Rows from a 3D modeling dataset:
• • • • • • •

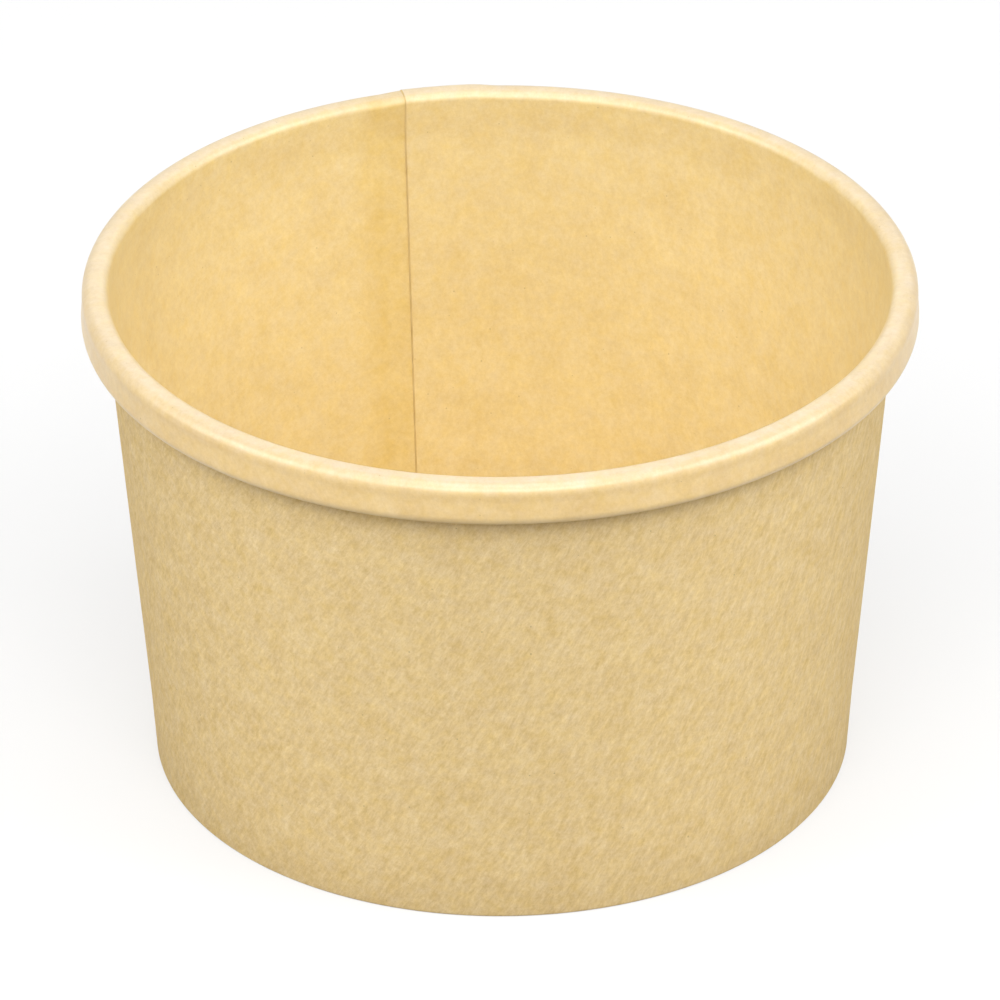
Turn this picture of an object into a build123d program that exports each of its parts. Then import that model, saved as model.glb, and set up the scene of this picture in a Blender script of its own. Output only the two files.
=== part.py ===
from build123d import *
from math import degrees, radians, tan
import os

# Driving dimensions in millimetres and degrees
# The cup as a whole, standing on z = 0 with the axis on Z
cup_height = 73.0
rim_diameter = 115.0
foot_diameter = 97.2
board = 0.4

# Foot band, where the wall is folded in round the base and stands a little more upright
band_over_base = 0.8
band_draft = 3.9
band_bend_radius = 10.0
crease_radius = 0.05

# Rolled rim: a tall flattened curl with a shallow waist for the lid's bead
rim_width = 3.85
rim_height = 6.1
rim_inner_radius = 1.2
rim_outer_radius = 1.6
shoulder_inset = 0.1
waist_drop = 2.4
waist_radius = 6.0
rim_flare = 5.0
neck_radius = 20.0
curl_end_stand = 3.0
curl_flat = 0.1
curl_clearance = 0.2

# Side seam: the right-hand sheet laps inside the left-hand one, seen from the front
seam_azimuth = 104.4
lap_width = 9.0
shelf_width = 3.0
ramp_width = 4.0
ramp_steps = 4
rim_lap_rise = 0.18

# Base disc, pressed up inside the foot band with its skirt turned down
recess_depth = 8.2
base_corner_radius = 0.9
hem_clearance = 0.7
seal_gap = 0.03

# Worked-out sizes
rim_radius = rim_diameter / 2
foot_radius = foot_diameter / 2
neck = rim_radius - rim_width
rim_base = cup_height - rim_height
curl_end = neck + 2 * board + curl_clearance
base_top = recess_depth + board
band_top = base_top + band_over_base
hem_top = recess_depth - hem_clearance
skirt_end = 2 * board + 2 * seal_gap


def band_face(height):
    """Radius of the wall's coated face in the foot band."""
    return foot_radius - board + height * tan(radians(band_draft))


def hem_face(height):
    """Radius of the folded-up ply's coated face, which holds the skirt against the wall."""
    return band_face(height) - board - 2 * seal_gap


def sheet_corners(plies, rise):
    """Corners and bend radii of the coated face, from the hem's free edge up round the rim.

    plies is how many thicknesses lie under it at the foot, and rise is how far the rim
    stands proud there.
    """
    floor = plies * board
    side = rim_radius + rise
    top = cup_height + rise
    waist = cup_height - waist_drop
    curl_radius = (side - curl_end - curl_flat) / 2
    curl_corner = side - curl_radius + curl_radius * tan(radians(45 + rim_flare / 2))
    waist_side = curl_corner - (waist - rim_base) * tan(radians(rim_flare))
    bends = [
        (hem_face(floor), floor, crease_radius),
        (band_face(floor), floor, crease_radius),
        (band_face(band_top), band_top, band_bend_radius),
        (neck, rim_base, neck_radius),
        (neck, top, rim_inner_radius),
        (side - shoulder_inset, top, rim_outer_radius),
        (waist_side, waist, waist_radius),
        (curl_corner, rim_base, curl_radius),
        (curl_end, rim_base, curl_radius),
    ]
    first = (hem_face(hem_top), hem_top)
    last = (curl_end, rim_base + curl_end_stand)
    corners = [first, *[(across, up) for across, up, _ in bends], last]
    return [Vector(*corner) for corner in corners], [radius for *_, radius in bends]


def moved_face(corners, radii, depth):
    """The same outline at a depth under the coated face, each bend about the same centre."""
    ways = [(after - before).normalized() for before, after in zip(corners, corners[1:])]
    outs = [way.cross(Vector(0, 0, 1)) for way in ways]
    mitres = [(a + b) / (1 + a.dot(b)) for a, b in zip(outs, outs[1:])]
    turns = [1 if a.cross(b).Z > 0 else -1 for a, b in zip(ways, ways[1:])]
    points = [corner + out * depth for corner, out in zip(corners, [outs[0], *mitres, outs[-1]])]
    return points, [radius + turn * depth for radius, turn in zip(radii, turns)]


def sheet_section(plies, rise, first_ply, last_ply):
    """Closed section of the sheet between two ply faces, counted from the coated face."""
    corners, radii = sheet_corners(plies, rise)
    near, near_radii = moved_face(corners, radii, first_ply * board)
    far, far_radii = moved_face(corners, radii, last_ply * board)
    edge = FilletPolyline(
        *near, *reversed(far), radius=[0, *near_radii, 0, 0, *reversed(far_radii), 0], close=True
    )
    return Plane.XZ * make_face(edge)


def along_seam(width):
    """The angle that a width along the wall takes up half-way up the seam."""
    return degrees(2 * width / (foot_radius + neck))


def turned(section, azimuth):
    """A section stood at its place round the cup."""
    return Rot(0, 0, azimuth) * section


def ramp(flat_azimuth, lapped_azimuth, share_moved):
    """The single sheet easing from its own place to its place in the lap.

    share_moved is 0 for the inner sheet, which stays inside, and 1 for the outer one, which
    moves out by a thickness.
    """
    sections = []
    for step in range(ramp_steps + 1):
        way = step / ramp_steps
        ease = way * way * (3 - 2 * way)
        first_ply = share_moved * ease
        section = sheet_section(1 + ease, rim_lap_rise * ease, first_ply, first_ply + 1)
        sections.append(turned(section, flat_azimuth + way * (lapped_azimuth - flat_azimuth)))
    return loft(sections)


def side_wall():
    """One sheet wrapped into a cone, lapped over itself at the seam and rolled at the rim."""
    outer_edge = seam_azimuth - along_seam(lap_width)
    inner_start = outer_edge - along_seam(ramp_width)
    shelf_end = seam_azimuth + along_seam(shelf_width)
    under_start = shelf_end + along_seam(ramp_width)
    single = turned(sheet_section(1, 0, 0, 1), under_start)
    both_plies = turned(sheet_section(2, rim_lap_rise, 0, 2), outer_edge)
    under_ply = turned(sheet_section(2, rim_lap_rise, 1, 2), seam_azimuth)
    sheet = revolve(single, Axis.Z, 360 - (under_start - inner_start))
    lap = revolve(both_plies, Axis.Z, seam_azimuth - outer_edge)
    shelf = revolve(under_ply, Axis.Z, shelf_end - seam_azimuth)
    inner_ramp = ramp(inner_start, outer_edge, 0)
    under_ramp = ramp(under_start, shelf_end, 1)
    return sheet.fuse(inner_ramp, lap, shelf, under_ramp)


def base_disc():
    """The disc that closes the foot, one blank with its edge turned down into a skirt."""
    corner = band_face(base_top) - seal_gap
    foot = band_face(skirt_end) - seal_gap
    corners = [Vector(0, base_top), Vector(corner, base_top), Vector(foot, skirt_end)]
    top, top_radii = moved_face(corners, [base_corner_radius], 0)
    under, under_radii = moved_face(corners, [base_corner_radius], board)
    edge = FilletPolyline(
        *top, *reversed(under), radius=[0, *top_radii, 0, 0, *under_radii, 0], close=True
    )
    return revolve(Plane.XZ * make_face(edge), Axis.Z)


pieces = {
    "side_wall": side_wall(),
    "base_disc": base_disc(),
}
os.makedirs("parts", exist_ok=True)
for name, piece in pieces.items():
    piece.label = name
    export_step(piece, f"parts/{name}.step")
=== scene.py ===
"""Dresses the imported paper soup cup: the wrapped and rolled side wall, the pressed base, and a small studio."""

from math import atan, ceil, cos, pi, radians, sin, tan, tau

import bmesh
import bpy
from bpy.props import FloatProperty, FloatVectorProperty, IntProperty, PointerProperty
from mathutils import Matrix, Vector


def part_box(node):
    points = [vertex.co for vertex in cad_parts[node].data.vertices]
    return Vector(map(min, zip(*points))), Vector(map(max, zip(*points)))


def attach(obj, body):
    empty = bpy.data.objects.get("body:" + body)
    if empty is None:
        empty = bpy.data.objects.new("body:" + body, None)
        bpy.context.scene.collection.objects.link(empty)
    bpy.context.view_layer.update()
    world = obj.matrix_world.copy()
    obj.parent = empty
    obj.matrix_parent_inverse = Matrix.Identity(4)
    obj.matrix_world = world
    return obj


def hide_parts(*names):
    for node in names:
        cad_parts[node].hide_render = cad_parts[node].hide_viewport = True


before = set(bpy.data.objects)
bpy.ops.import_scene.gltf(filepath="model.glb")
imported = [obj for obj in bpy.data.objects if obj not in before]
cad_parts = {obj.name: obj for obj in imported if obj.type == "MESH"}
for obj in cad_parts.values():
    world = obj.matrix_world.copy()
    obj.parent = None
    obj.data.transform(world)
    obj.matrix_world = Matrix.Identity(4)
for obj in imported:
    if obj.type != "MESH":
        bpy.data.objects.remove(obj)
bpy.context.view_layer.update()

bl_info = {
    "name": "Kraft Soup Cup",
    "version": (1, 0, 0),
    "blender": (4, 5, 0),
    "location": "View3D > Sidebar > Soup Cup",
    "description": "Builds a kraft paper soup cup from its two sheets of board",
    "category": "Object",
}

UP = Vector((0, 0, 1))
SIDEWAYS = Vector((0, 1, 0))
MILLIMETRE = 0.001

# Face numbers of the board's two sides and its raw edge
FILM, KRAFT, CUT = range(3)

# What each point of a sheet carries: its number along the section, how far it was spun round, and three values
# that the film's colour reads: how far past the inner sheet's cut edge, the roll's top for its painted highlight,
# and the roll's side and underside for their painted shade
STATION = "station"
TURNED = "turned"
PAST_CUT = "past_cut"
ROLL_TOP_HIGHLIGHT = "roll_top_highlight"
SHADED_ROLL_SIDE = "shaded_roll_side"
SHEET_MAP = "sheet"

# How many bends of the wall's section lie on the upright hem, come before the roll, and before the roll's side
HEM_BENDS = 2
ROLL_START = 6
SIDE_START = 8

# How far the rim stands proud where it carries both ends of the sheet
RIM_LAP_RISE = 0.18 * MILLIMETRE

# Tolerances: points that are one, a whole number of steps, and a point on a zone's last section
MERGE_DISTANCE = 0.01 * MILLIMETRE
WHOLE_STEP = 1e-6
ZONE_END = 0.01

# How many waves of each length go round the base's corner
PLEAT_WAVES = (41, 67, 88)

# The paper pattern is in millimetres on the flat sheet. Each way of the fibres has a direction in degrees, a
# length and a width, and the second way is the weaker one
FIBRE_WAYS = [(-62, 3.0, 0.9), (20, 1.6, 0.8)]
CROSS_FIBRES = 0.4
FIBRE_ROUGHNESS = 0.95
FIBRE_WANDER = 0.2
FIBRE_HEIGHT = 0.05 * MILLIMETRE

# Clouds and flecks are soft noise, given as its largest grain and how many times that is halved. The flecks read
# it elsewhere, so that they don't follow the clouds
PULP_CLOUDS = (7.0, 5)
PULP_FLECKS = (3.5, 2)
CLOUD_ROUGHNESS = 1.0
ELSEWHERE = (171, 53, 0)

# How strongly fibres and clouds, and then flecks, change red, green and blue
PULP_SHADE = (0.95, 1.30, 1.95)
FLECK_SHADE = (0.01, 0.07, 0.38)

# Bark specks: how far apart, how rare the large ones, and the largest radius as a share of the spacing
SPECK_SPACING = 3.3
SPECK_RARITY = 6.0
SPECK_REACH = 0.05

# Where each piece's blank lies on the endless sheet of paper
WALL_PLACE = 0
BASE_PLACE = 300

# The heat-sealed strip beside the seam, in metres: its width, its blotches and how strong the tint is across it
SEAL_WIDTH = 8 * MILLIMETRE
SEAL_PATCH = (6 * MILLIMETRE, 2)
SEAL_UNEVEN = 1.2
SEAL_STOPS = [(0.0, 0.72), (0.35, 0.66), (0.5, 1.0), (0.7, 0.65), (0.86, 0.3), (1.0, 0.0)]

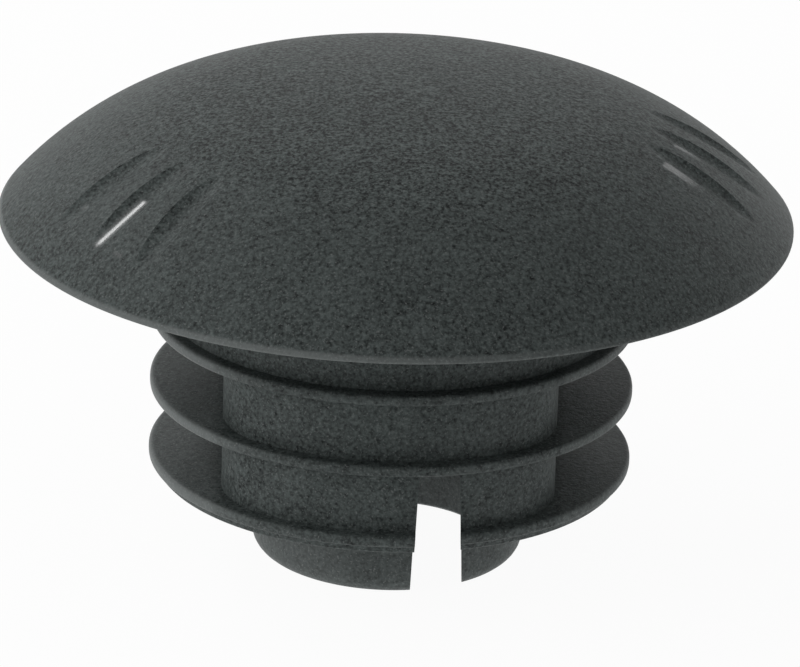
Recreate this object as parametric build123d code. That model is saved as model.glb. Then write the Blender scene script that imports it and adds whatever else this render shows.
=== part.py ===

• • • • • • •

* **The exercise**:
Output exactly the lines above, from the one holding "Recreate this object" through the end of the data, including the first and last.

* **Complete output**:
Recreate this object as parametric build123d code. That model is saved as model.glb. Then write the Blender scene script that imports it and adds whatever else this render shows.
=== part.py ===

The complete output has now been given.